In manufacturing electronic circuits, PCB assembly is a very important stage. Assembling a printed circuit board can be done manually by using skilled workers. In the modern era of electronics manufacturing, though, large PCB fabrication companies rely on automated assembly lines to deal with these procedures. One automated procedure electronic devices should undergo is the soldering process. This article will discuss a soldering procedure and technique called wave soldering. It is a very important technique, especially if one would want to start a simple, but automated way of soldering PCBs.
For starters, soldering is used to attach the component pins, or lead, to the board. PCB assembly cannot be completed, if there are no means of “gluing” the board and components together. “Gluing” can either be done by using one of these technologies:
•surface mount technology (SMT)
•through-hole mounting (THM)
SMT allows the components to just set foot onto the circuit. Through-hole mounting, on the other hand, places the components pins on drilled holes. These technologies have specific methods to permanently fix the component pins through solder.
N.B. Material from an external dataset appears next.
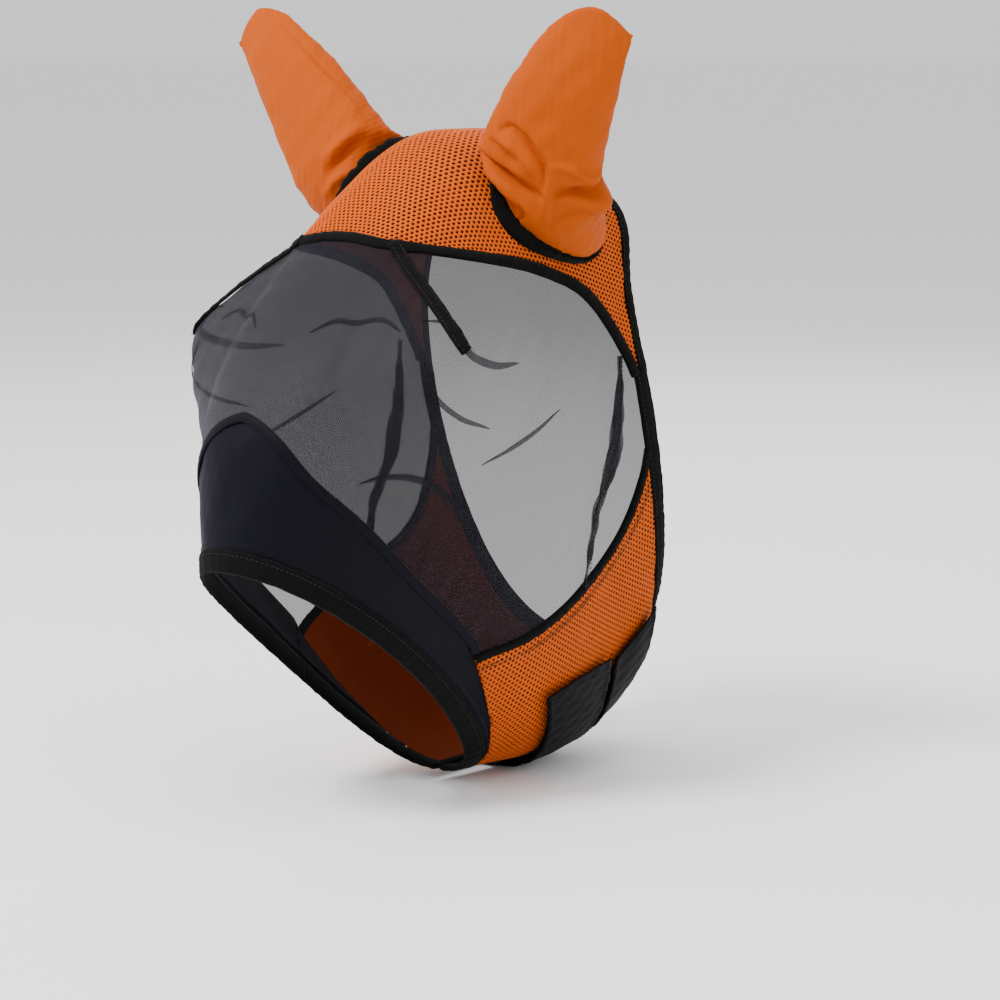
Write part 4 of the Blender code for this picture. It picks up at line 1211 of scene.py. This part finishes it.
def close_tip(cover, points):
    """Join the front and back of an ear cover along its top, and face the cloth outwards."""
    work = bmesh.new()
    work.from_mesh(cover.data)
    work.verts.ensure_lookup_table()
    first, shift = (len(points) - 1) * EAR_ROUND, EAR_ROUND // 4
    ring = [work.verts[first + (k + shift) % EAR_ROUND] for k in range(EAR_ROUND)]
    layer = work.loops.layers.uv["cloth"]
    for k in range(EAR_ROUND // 2 - 1):
        face = work.faces.new((ring[k], ring[k + 1], ring[EAR_ROUND - 2 - k], ring[EAR_ROUND - 1 - k]))
        face.smooth = True
        for loop in face.loops:
            loop[layer].uv = (loop.vert.co.x, loop.vert.co.y)
    bmesh.ops.recalc_face_normals(work, faces=work.faces)
    work.to_mesh(cover.data)
    work.free()
    row = EAR_FOLD_ROWS + 20
    sample = cover.data.polygons[EAR_ROUND * row]
    if np.dot(np.array(sample.normal), np.array(sample.center) - points[row].mean(axis=0)) < 0:
        cover.data.flip_normals()


def build_ear(side):
    turn = np.linspace(0, 2 * np.pi, EAR_ROUND, endpoint=False)
    row = np.concatenate([np.linspace(0, 1, EAR_FOLD_ROWS, endpoint=False),
                          1 + np.linspace(0, 1, EAR_SLEEVE_ROWS)])
    turns, rows = np.meshgrid(turn, row)
    points = ear_surface(side, turns, rows)
    across = np.roll(points, -1, 1) - np.roll(points, 1, 1)
    normal = np.cross(across, np.gradient(points, axis=0))
    normal /= np.maximum(np.linalg.norm(normal, axis=2, keepdims=True), 1e-9)
    if np.sum(normal * (points - points.mean(axis=1, keepdims=True))) < 0:
        normal = -normal
    push = fold_depth(side, points)
    loose = np.clip(rows * 9, 0, 1)
    push += loose * (0.0006 * unevenness(points, 0.045, 73) + 0.00022 * unevenness(points, 0.013, 74))
    push *= np.clip(rows * 14, 0, 1)
    points = points + normal * push[..., None]
    way = 1 if side == "left" else -1
    cover = grid_piece(f"{side}_ear_cover", points[:, ::-way], "ear_knit", closed=True)
    close_tip(cover, points)
    thicken(cover, 0.0007, offset=-1.0)
    band = tape(f"{side}_ear_band", ring_line(side)[:-1], RING_WIDTH, -0.0006, 0.0038, closed=True, seed=71)
    raise_ring(band, side)
    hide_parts(f"{side}_ear_ring")
    thread = stitch_row(f"{side}_ear_stitches", ring_line(side, RING_WIDTH * 0.29), 0.0036, seed=72)
    ride_all("mask", band, thread)
    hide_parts(f"{side}_ear_front", f"{side}_ear_back", f"{side}_ear_gather")
    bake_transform(cover)
    declare(cover)


# ---------------------------------------------------------------- jaw closure
def tab_surface(tab, start, shorter, columns, rows, height, inset=0.0):
    (rear_u, rear_v), (nose_u, nose_v) = TABS[tab]
    u = np.linspace(rear_u + inset, nose_u - inset, columns + 1)[None, :]
    end = np.linspace(rear_v, nose_v, columns + 1)[None, :] + shorter
    share = np.linspace(0, 1, rows + 1)[:, None]
    grid = np.stack([u + 0 * share, start * (1 - share) + end * share], -1)
    return grid, lifted(grid, height)


def build_closure():
    draw = np.random.default_rng(81)
    for tab in TABS:
        body = f"{tab}_tab"
        grid, _ = tab_surface(tab, 2 + BASE_START, 0.0, 30, 110, 0.0)
        rise = np.clip((2 + BASE_START - grid[..., 1]) / 0.085, 0, 1)
        rise = rise * rise * (3 - 2 * rise)
        u_share = np.linspace(-1, 1, 31)[None, :]
        hem = 0.0007 * np.exp(-((np.abs(u_share) - 0.93) / 0.06) ** 2)
        surface = form_point(grid[..., 0], grid[..., 1])
        wave = 0.0006 * unevenness(surface, 0.03, 82 if tab == "front" else 83)
        points = lifted(grid, TAB_LOW + (TAB_HIGH - TAB_LOW) * rise + hem + wave)
        strap = grid_piece(f"{tab}_strap", points, "tab_cloth", thickness=0.0012)
        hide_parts(f"{tab}_tab_base", f"{tab}_tab")
        hinge = np.array([(TABS[tab][0][0] + TABS[tab][1][0]) / 2, TAB_HINGE])
        _, across = form_slopes(hinge[:1], hinge[1:])
        across = across[0] / np.linalg.norm(across[0])
        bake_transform(strap)
        pad = grid_piece(f"{tab}_hooks", tab_surface(tab, 0.90, 0.010, 24, 50, 0.0050, 0.012)[1], "hook_pile",
                         thickness=0.0009)
        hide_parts(f"{tab}_hook_pad")
        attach(pad, body)
        patch = grid_piece(f"{tab}_loops", tab_surface(tab, 0.91, 0.020, 24, 50, 0.0031, 0.012)[1],
                           "hook_pile", thickness=0.0011)
        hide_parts(f"{tab}_loop_patch")
        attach(patch, "mask")
        (rear_u, rear_v), (nose_u, nose_v) = TABS[tab]
        rear_edge = smooth_line([(rear_u + 0.011, 0.985), (rear_u + 0.011, rear_v + 0.01)])
        nose_edge = smooth_line([(nose_u - 0.011, 0.985), (nose_u - 0.011, nose_v + 0.01)])
        end_edge = smooth_line([(rear_u + 0.012, rear_v + 0.012), (nose_u - 0.012, nose_v + 0.012)])
        rows = [stitch_row(f"{tab}_strap_stitches_{n}", line, TAB_HIGH + 0.0018, seed=85 + n)
                for n, line in enumerate((rear_edge, nose_edge, end_edge))]
        corner = smooth_line([(rear_u + 0.004, rear_v + 0.002), (nose_u - 0.004, nose_v + 0.002)])
        frays = frayed_ends(f"{tab}_strap_threads", corner, 0.010, TAB_HIGH + 0.0006, "tab_cloth",
                            int(draw.integers(1000)))
        ride_all(body, *rows, frays)
        declare(strap)
        declare(pad)
        declare(patch)


# ---------------------------------------------------------------- stage
# Name, place and size in metres, power in watts.
LIGHTS = (("key", (-0.5, -2.0, 2.2), 0.9, 120), ("fill", (2.4, 0.2, 0.6), 2.0, 16),
          ("side", (-2.3, -1.2, 0.9), 1.8, 20), ("back", (-0.6, 2.2, 1.4), 1.8, 26),
          ("top", (0.2, -0.2, 2.6), 2.2, 26))
WORLD_STRENGTH = 1.0
CAMERA_TURN, CAMERA_TIP = math.radians(38), math.radians(8)
CAMERA_AWAY = 2.4
CAMERA_AIM = (0.042, -0.2534)     # right and up from the mask's origin, as the camera sees it
SENSOR, VIEW_WIDTH = 36, 0.7      # millimetres; metres across the view at the mask
FLOOR_GAP = 0.0005
FLOOR_RINGS = (0.6, 1.5, 4.0, 12.0, 40.0)
FLOOR_SIDES = 48
LAMP_AIM = Vector((0, 0, -0.2))


def build_stage():
    turn, tip = CAMERA_TURN, CAMERA_TIP
    ahead = Vector((-math.sin(turn) * math.cos(tip), math.cos(turn) * math.cos(tip), -math.sin(tip)))
    right = Vector((math.cos(turn), math.sin(turn), 0))
    above = right.cross(ahead)
    target = right * CAMERA_AIM[0] + above * CAMERA_AIM[1]
    camera = bpy.data.objects.new("camera", bpy.data.cameras.new("camera"))
    camera.location = target - ahead * CAMERA_AWAY
    camera.rotation_euler = ahead.to_track_quat("-Z", "Y").to_euler()
    camera.data.sensor_width = SENSOR
    camera.data.lens = SENSOR * CAMERA_AWAY / VIEW_WIDTH
    bpy.context.scene.collection.objects.link(camera)
    bpy.context.scene.camera = camera

    low = float(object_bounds()[0][2]) - FLOOR_GAP
    points = [(0.0, 0.0, low)]
    faces = []
    for radius in FLOOR_RINGS:
        points += [(radius * math.cos(a), radius * math.sin(a), low)
                   for a in np.linspace(0, 2 * math.pi, FLOOR_SIDES, endpoint=False)]
    for k in range(FLOOR_SIDES):
        after = (k + 1) % FLOOR_SIDES
        faces.append((0, 1 + k, 1 + after))
        for ring in range(len(FLOOR_RINGS) - 1):
            a, b = 1 + ring * FLOOR_SIDES + k, 1 + ring * FLOOR_SIDES + after
            faces.append((a, a + FLOOR_SIDES, b + FLOOR_SIDES, b))
    mesh = bpy.data.meshes.new("floor")
    mesh.from_pydata(points, [], faces)
    floor = bpy.data.objects.new("floor", mesh)
    bpy.context.scene.collection.objects.link(floor)
    paint = bpy.data.materials.new("pale_floor")
    paint.use_nodes = True
    paint.node_tree.nodes["Principled BSDF"].inputs["Base Color"].default_value = (0.94, 0.94, 0.94, 1)
    paint.node_tree.nodes["Principled BSDF"].inputs["Roughness"].default_value = 0.9
    mesh.materials.append(paint)
    floor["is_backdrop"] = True

    for name, place, size, power in LIGHTS:
        lamp = bpy.data.lights.new(name, "AREA")
        lamp.shape = "DISK"
        lamp.size = size
        lamp.energy = power
        held = bpy.data.objects.new(name, lamp)
        held.location = place
        held.rotation_euler = (LAMP_AIM - Vector(place)).to_track_quat("-Z", "Y").to_euler()
        bpy.context.scene.collection.objects.link(held)
    world = bpy.data.worlds.new("studio")
    world.use_nodes = True
    world.node_tree.nodes["Background"].inputs["Color"].default_value = (1, 1, 1, 1)
    world.node_tree.nodes["Background"].inputs["Strength"].default_value = WORLD_STRENGTH
    bpy.context.scene.world = world


# ---------------------------------------------------------------- add-on
def length_setting(label, text, default, **limits):
    return FloatProperty(name=label, description=text, default=default, unit="LENGTH", precision=5, **limits)


def colour_setting(label, text, default):
    return FloatVectorProperty(name=label, description=text, default=default, subtype="COLOR", size=3,
                               min=0.0, max=1.0)


class FlyMaskSizes(bpy.types.PropertyGroup):
    """Sizes of the mask's cloth."""
    hole_pitch: length_setting("Hole Pitch", "Distance between holes of the spacer mesh", 0.0040)
    hole_width: FloatProperty(name="Hole Width", description="Share of a cell that its hole takes up, across",
                              default=0.50, subtype="FACTOR")
    hole_length: FloatProperty(name="Hole Length", default=0.58, subtype="FACTOR",
                               description="Share of a cell that its hole takes up, along")


class FlyMaskColours(bpy.types.PropertyGroup):
    """Colours of the mask's cloth."""
    spacer: colour_setting("Spacer Mesh", "Face of the padded crown and jaw", (0.54, 0.078, 0.0006))
    # The backing colour is darkened as painted shade seen through the holes of the spacer mesh face.
    core: colour_setting("Spacer Backing", "Cloth seen through the holes", (0.17, 0.022, 0.0012))
    ear: colour_setting("Ear Covers", "Stretch knit of the ears", (0.41, 0.062, 0.0004))
    net: colour_setting("Eye Mesh", "Sheer net over the eyes", (0.004, 0.004, 0.0065))
    nose: colour_setting("Nose Panel", "Stretch cloth over the nose", (0.0012, 0.0012, 0.0034))
    binding: colour_setting("Bindings", "Fleece bindings and tapes", (0.0016, 0.0019, 0.0016))
    tab: colour_setting("Tabs", "Closing tabs under the jaw", (0.0008, 0.0008, 0.0020))


class FLYMASK_OT_crown(bpy.types.Operator):
    """Add the padded crown with its brow and rear bindings"""
    bl_idname = "fly_mask.crown"
    bl_label = "Crown"

    def execute(self, context):
        build_crown()
        return {"FINISHED"}


class FLYMASK_OT_rim(bpy.types.Operator):
    """Add the bindings round the throat and the nose"""
    bl_idname = "fly_mask.rim"
    bl_label = "Rim Bindings"

    def execute(self, context):
        build_rim()
        return {"FINISHED"}


class FLYMASK_OT_eye_mesh(bpy.types.Operator):
    """Add the sheer eye mesh with its tucks"""
    bl_idname = "fly_mask.eye_mesh"
    bl_label = "Eye Mesh"

    def execute(self, context):
        build_eye_mesh()
        return {"FINISHED"}


class FLYMASK_OT_nose(bpy.types.Operator):
    """Add the stretch nose panel"""
    bl_idname = "fly_mask.nose"
    bl_label = "Nose Panel"

    def execute(self, context):
        build_nose()
        return {"FINISHED"}


class FLYMASK_OT_jaw(bpy.types.Operator):
    """Add the padded jaw panels and their bindings"""
    bl_idname = "fly_mask.jaw"
    bl_label = "Jaw Panels"

    def execute(self, context):
        build_jaw()
        return {"FINISHED"}


class FLYMASK_OT_darts(bpy.types.Operator):
    """Add the dart tapes and the cheek darts"""
    bl_idname = "fly_mask.darts"
    bl_label = "Darts"

    def execute(self, context):
        build_darts()
        return {"FINISHED"}


class FLYMASK_OT_ears(bpy.types.Operator):
    """Add both ear covers with their rings"""
    bl_idname = "fly_mask.ears"
    bl_label = "Ear Covers"

    def execute(self, context):
        for side in EAR_RINGS:
            build_ear(side)
        return {"FINISHED"}


class FLYMASK_OT_closure(bpy.types.Operator):
    """Add the closing tabs with their hook and loop pads"""
    bl_idname = "fly_mask.closure"
    bl_label = "Jaw Closure"

    def execute(self, context):
        build_closure()
        return {"FINISHED"}


class FLYMASK_OT_stage(bpy.types.Operator):
    """Add the floor, the lights and the camera"""
    bl_idname = "fly_mask.stage"
    bl_label = "Stage"

    def execute(self, context):
        build_stage()
        return {"FINISHED"}


OPERATORS = (FLYMASK_OT_crown, FLYMASK_OT_rim, FLYMASK_OT_eye_mesh, FLYMASK_OT_nose, FLYMASK_OT_jaw,
             FLYMASK_OT_darts, FLYMASK_OT_ears, FLYMASK_OT_closure, FLYMASK_OT_stage)


class FLYMASK_PT_sidebar(bpy.types.Panel):
    """Pieces and settings of the fly mask"""
    bl_idname = "FLYMASK_PT_sidebar"
    bl_label = "Fly Mask"
    bl_space_type = "VIEW_3D"
    bl_region_type = "UI"
    bl_category = "Fly Mask"

    def draw(self, context):
        for settings in (context.scene.fly_mask_sizes, context.scene.fly_mask_colours):
            for name in settings.__annotations__:
                self.layout.prop(settings, name)
        for operator in OPERATORS:
            self.layout.operator(operator.bl_idname)


CLASSES = (FlyMaskSizes, FlyMaskColours, *OPERATORS, FLYMASK_PT_sidebar)


def register():
    for item in CLASSES:
        bpy.utils.register_class(item)
    bpy.types.Scene.fly_mask_sizes = PointerProperty(type=FlyMaskSizes)
    bpy.types.Scene.fly_mask_colours = PointerProperty(type=FlyMaskColours)


def unregister():
    del bpy.types.Scene.fly_mask_colours
    del bpy.types.Scene.fly_mask_sizes
    for item in reversed(CLASSES):
        bpy.utils.unregister_class(item)


def main():
    register()
    bpy.ops.fly_mask.crown()
    bpy.ops.fly_mask.rim()
    bpy.ops.fly_mask.eye_mesh()
    bpy.ops.fly_mask.nose()
    bpy.ops.fly_mask.jaw()
    bpy.ops.fly_mask.darts()
    bpy.ops.fly_mask.ears()
    bpy.ops.fly_mask.closure()
    bpy.ops.fly_mask.stage()


if __name__ == "__main__":
    main()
Soldering can also be performed manually. It, however, takes a lot of time and skill to even complete one circuit. There are two popularly used automated-techniques in the industry:
Wave soldering is an inexpensive soldering technique. This technique is still popular to standard circuit board fabricators. It can be used on both SMT- and THM-reliant circuits.
So what is wave soldering? As its name suggests, it literally passes a “wave” of liquefied solder to a pre-heated printed circuit board. A wave soldering machine is used to melt the solder, and to hold and move the board into different “zones”. It also must have a mechanism to create that “wave”, and another one to let the PCB “surf” through the waves. These zones are:
•fluxing –the components and copper surface to be soldered are first cleaned using a flux agent.
•preheating –the board is heated to a specific temperature to activate the flux, and remove any unnecessary contamination from the board and connections
•soldering – the board is then moved via a conveyor belt into a tank of molten solder
•cleaning – all the leftover solder will be washed away with chemical solvents.
The procedures above, or zones, make up the wave soldering process. But, why do PCB fabrication and assembly companies use this technique? First of all, it is economical and practical to use, as compared to manual soldering techniques. For a startup company, it also is the cheapest and simplest among the automated machines. A basic wave-soldering machine consists of just these parts:
•conveyor that moves the PCB through the different zones
•the solder tank, or a container that contains the molten solder, used in the soldering process
•pump that produces the actual wave
•sprayer for the flux and the preheating pad
•a heating tool or equipment, and a thermometer
If you think about it, the machine can even be a DIY project. The wave process may also be semi-automated. Practicality and cost-effectiveness are the reasons why this method is still used today.
Wave soldering has also some disadvantages, as well. Wave soldering is a demanding process. Its equipment and setup may be simple, but the conditions and procedures it contains are tasking. When using this technique, some of the important factors that affect the PCB assembly include:
•heating profile and cooling profiles
•solder temperature and flow rate
•time in solder
The pad shapes and component orientations must also be checked first before transporting the board to the molten solder. Component pins must also be cleared first of any obstacles. The conditions in this procedure, therefore, must first be understood thoroughly to not damage the PCB and components to be soldered.
There is also another automated soldering technique. It is also the latest. It is called the soldering reflow. It boasts of the benefits that are not found in the wave process. It actually replaced wave soldering as the king of the automated soldering. Reflow, however, works only in SMT devices, or SMDs. Wave soldering can also be used for SMT, and some instances in PCB assembly were both SMT and THM are used in a board. Reflow cannot also be used on large power devices.
Soldering reflow is the latest technique. In contrast to wave soldering, reflow requires expensive equipment and complicated setup when starting up an electronics business.
Wave soldering may be an old PCB assembly technique, but is still a widely-used one, because of its practicality and cost-effectiveness. Startup businesses may choose this technique to automate the workplace.